As I’ve noted in the past my biggest obstacle when it comes to bicycle racing is myself. I just don’t have the killer instinct, that little extra ounce of something – I don’t know what it is – that pushes you past that guy in front of you. I seem to be, however, moving away from that “oh it’s nice here in the back,” mentality.

The race on Sunday had some wide open easy pass areas and I used every opportunity to push past the guy in front of me. Halfway through the third lap I was running into the 35+ racers and had to get out on the rough to pass while they cruised along on the smooth(er) beaten track. I was tempted on a few occasions to yell “get the hell out of the way,” but hey we’re all in it together, and you gotta work if you want to pass.

At the end of the third lap I was pushing hard towards the finish line when I heard the announcer say “last lap.” What? This is a four lap race! I thought it was three. Dang. Actually I was happy for the surprise lap as I was able to move up a few more places.
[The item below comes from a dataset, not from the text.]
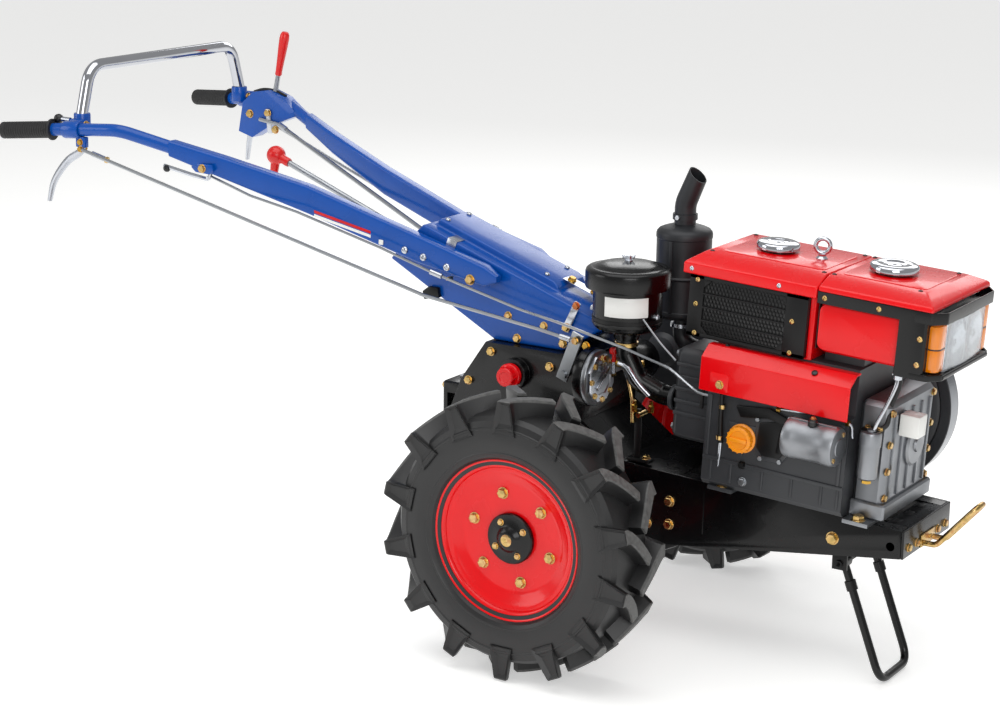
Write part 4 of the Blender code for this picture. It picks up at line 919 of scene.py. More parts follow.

It was a great race in a great venue – I can’t wait to get out there again.

Saturday, October 1, 2011

Gallop and Gasp

Seems like whenever I put on my bike kit I might as well be painting a big target on my back. Take this morning: I was riding up to my team photo and, as usual, was running late, so I was cruising along East Mercer, maybe twenty twenty one when I pass some dude, give him a wave and move on; well three minutes later here he comes around me at probably twenty six twenty seven and then immediately pulls back. The guy had totally gassed himself. In days gone by I would have just slowed down and let him move on up the road, no need to cause a commotion. But those days are no more. The second that fella slowed down I threw down and buried that asshole.

I get passed all the time; it ain’t no big thing, but if you’re going to pass, do it and move down the road. This gassing oneself just to get around the guy in the team kit and then puttering out is nonsense, but it’s common nonsense.